For the most part yes, I observe that men have to put more effort than women. It's socially expected and often times men face the rejections ranging from easy to brutal. It's the current state of things and it seems like this expectation is still holding on.

But you're right, both sides need to put in effort. Regardless a man or woman or any partner made the first move, the first move won't matter if feelings and communication aren't reciprocated...

Also thanks for the links. All I'm saying is that jealousy has been taking the spotlight in terms of relationship complications. Resentment is the main factor and sadly people mistaken it for jealousy or dismiss it (both in poly and mono relationships).

@KND
Thanks for checking my posts even if you don't respond often. It's good to know you are having conversations about how different terms are alike yet totally different from each other.

@YesThisIsDog242
Thanks for your feedback. I like to share my observations and keep an open mind. I feel like that there's something new to learn in poly relationships and I'll continue to learn.

Haha also I try to make my post insightful and colorful for a better reading experience. 😊
 
Also thanks for the links. All I'm saying is that jealousy has been taking the spotlight in terms of relationship complications. Resentment is the main factor and sadly people mistaken it for jealousy or dismiss it (both in poly and mono relationships).
From what I know, the most, say advanced (ugh) theory in jealousy was that it was compound emotion. Basically bunch of various reasons that are gathered under big tent name (and in practice most have to do with fear, but sometimes fear of losing and sometimes more of a fear based in self esteem. The second seems similar to resentment as you described).

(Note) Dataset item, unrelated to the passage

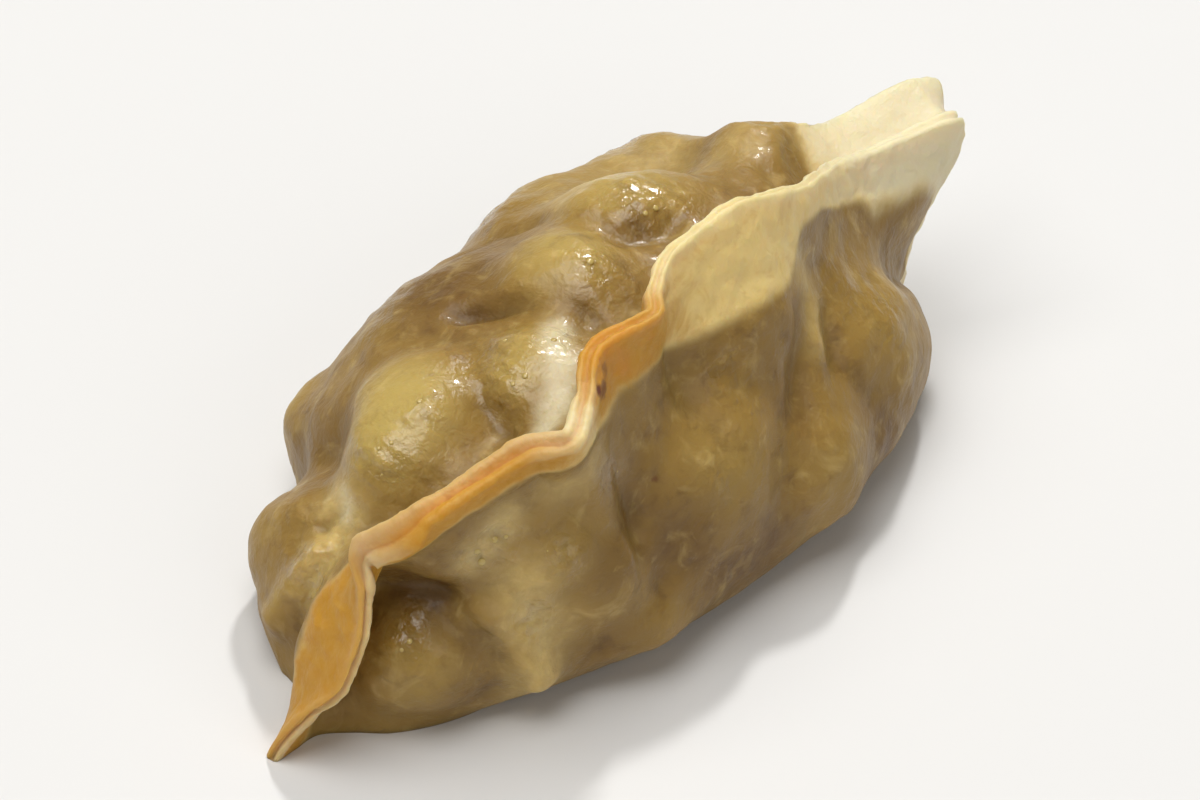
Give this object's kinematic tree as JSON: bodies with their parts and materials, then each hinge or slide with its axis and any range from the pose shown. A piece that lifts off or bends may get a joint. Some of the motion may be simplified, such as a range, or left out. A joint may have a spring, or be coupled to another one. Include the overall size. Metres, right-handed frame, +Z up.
{
  "type": "dumpling",
  "caption": "Half-moon steamed beef dumpling with a lumpy filled belly, a wavy pressed frill along its top and a flat base to rest on.",
  "frame": {"origin": "on the flat base, under the middle of the dumpling's box", "axes": "+X along the seam towards the fanned back tip, +Y towards the fuller side, +Z up"},
  "size_m": [0.0808, 0.0396, 0.031],
  "materials": {
    "steamed_dough": "moist, slightly see-through steamed dough over a brown filling, with a paler frill toasted orange in places"
  },
  "bodies": {
    "root": {"dumpling": "steamed_dough"}
  },
  "joints": []
}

I'm think the first was more common. Perhaps if the second is combined with a sense of fairness (or lack of it) it might be commoner, I don't know. But from what I can see, resentment as you described is also a big tent compound, might be sometimes based on unfulfilled needs, sometimes rooted in fear of abandonment (if it's comparison to another partner), and probably more.

These seem similar in a way, but... See, if I had to draw a Venn diagram it'd have to be multidimensional because say fear of abandonment can have various triggers, multiple factors influencing both roots and expression, so even "fear of abandonment", which can manifest as jealousy or resentment, is a complex phenomenon.

In practice I think because of that, general guidelines are just that, and any practical problem needs knowledge first and foremost - which means questioning, yourself, your partner etc.

Or just YOLO it, you can't talk forever, and count on luck or positive attitude 😂


Btw, thisisdog, i read your reply in duress thread and I need to ponder on it, as it calls for quite thoughtful response. But it's already past midnight in Europe.